Open evelynyhc opened 3 years ago
Pretty much you need to modify the TextMelLoader object to parse phonemes instead of text. Note that the text is interpreted as a sequence of torch.IntTensor integer numbers. The TextMelLoader object does this conversion expecting textual input:
def get_text(self, text):
text_norm = torch.IntTensor(text_to_sequence(text, self.text_cleaners))
return text_norm
So you'll need to come up with your own system to map the phonemes to integers.
I am into the phonemes training stuffs too, can you please give some more detail or maybe an example project?
I don't have an example project I can share unfortunately.

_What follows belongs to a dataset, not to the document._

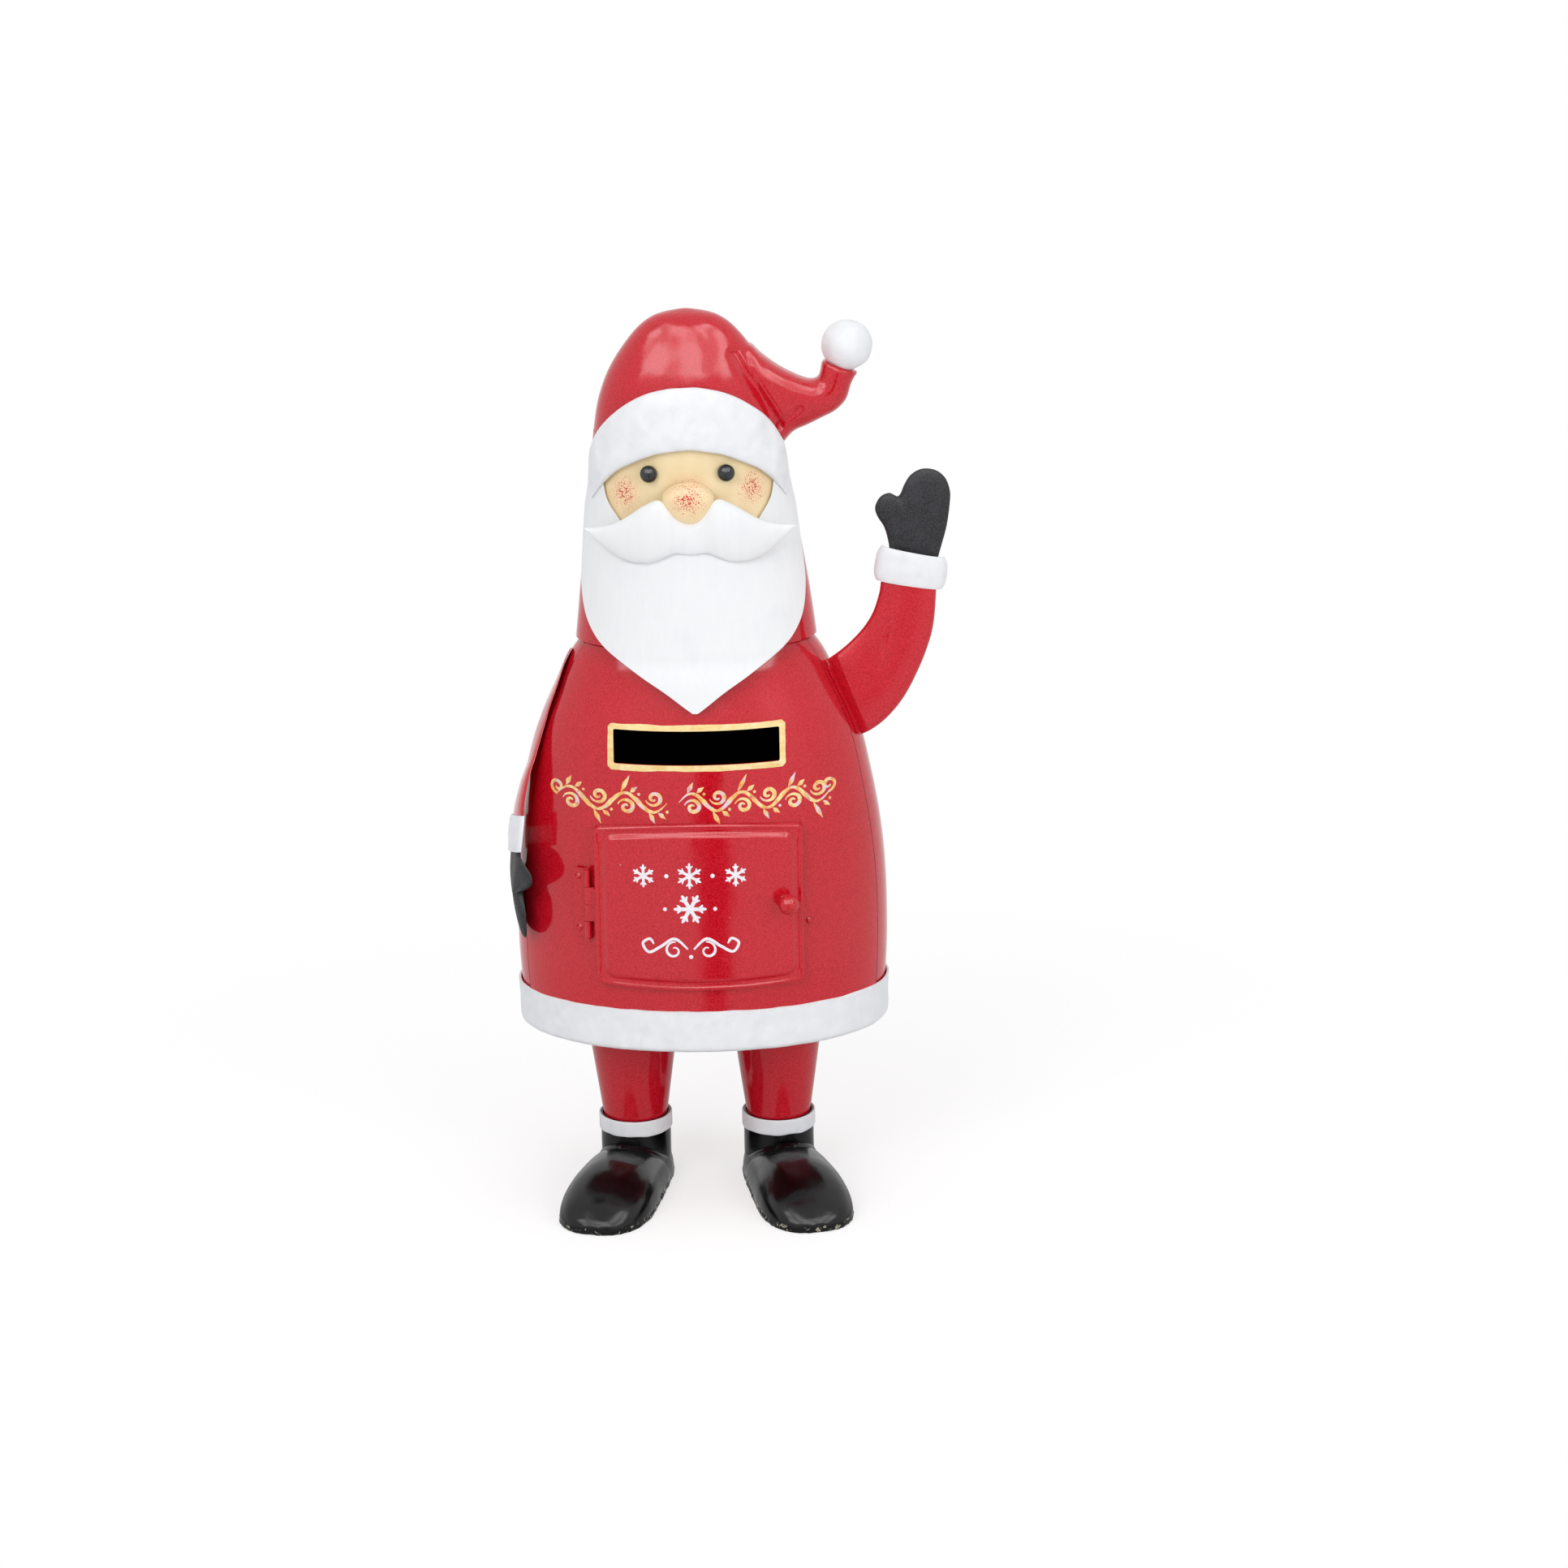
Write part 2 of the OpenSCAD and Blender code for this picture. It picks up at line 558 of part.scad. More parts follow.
// Angle by which the arm's sheet is turned to the front, against the place along the arm
arm_turns = [[-10, 0], [0, 2], [16, 8], [30, 12], [41, 9], [54, 8], [67, 10], [79, 13], [98, 12], [108, 14],
    [118, 17], [128, 15], [140, 12]];
// Curl of the hand towards the body, in mm against the square of the place across the arm
hand_curl = [[98, 0], [108, 0.011], [130, 0.01], [150, 0.006]];
function side_out(along) = let (turn = lookup(along, arm_turns)) [-cos(turn), -sin(turn), 0];
// Place of the body's side at the depth y and height z, with a distance in front of it
function side_x(y, z, gap) =
    let (r = body_r(z) + gap, b = body_r(z) * roundness + gap) -r * sqrt(max(0, 1 - pow(y / b, 2)));
function at_side(across, along) =
    let (y = -arm_fore - along * sin(arm_swing), z = arm_top_z - along * cos(arm_swing),
        turn = lookup(along, arm_turns),
        x = side_x(y, z, seat_gap) - lookup(along, arm_stands) + pow(across, 2) * lookup(along, hand_curl),
        p = [x, y, z] + across * [cos(arm_swing) * sin(turn), -cos(arm_swing) * cos(turn), sin(arm_swing)])
    [min(p[0], side_x(p[1], p[2], seat_gap)), p[1], p[2]];
// Front edge, back edge and height of the lowered sleeve against the place along the arm
lowered_shape = [[1.5, -1.5, -6.5], [5, -4, -4.5], [8, -7, 2], [9.5, -8, 14], [10, -7.5, 28], [11.5, -9, 41],
    [13, -11.5, 54], [14, -13, 67], [14.3, -14, 84]];
module lowered_sleeve() color(red) in_frame()
loft([for (s = curve(lowered_shape, 2))
    arch(at_side(s[0], s[2]), at_side(s[1], s[2]), side_out(s[2]),
        lookup(s[2], [[28, lap], [60, low_sleeve_depth]]))]);

lowered_cuff_ends = [77.5, 95.8];
cuff_half = 14.8;
module lowered_cuff() color(white) in_frame()
{
    top = lowered_cuff_ends[0];
    low = lowered_cuff_ends[1];
    loft(cuff_sections(at_side(cuff_half, top), at_side(-cuff_half, top),
        at_side(cuff_half - 1, low), at_side(-cuff_half + 1, low), side_out(low), low_cuff_depth));
}

// Outline of the hanging mitten around its middle: across the arm, and along it
lowered_mitten_middle = [-2, 118];
hanging_shape = [[-11.5, -25], [-12, -20], [-16.5, -13], [-19.3, -4], [-19.5, 4], [-17, 12], [-13, 18.5],
    [-7.5, 22], [-2, 21.8], [3, 18], [5.5, 12], [6, 6], [4.5, -0.5], [8, -2.2], [13.5, -3.5], [18.2, -6.5],
    [19.3, -12], [16.5, -18], [12.2, -21], [11.5, -25]];
module lowered_mitten() color(black) in_frame()
{
    middle = lowered_mitten_middle;
    loft(dome([for (p = hanging_shape) at_side(p[0], middle[1] + p[1])],
        at_side(middle[0], middle[1]), side_out(middle[1]), low_mitten_depth));
}

// ---------------------------------------------------------------- legs and boots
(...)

The detail really depends on your implementation of the phonemes. For example if you use the CMU phoneme set you might have a "text input" that looks like:
{HH AH L OW} {W ER L D}
You would need to map the CMU phonemes (HH, AH, L, etc.) to integers (1, 2, 3) in the data loader. Don't forget about punctuation either. The repo already is doing something like this except they are mapping alphabetic characters (a, b, c) to integers - so that is a good starting point.
hello dear @EuphoriaCelestial Could you please tell me how to start phonemes training (Tacotron 2) for different language from english language? for more information the letters of my language are (ئابپتجچحخرڕزژسشعغفڤقكگلڵمنودۆهەوویێصطث). please help
@sabat84 I am sorry that I can't help, because I don't know how to do that either I have switched to Fastspeech 2, which support phonemes training
@johnjaniczek what is text_to_sequence function? should i define it myself? or there is a definition of it in the repo?
firsr, thank you for your excellent work. And I have a question about how to use phonemes to train models? not in other works, only in this tacotron2.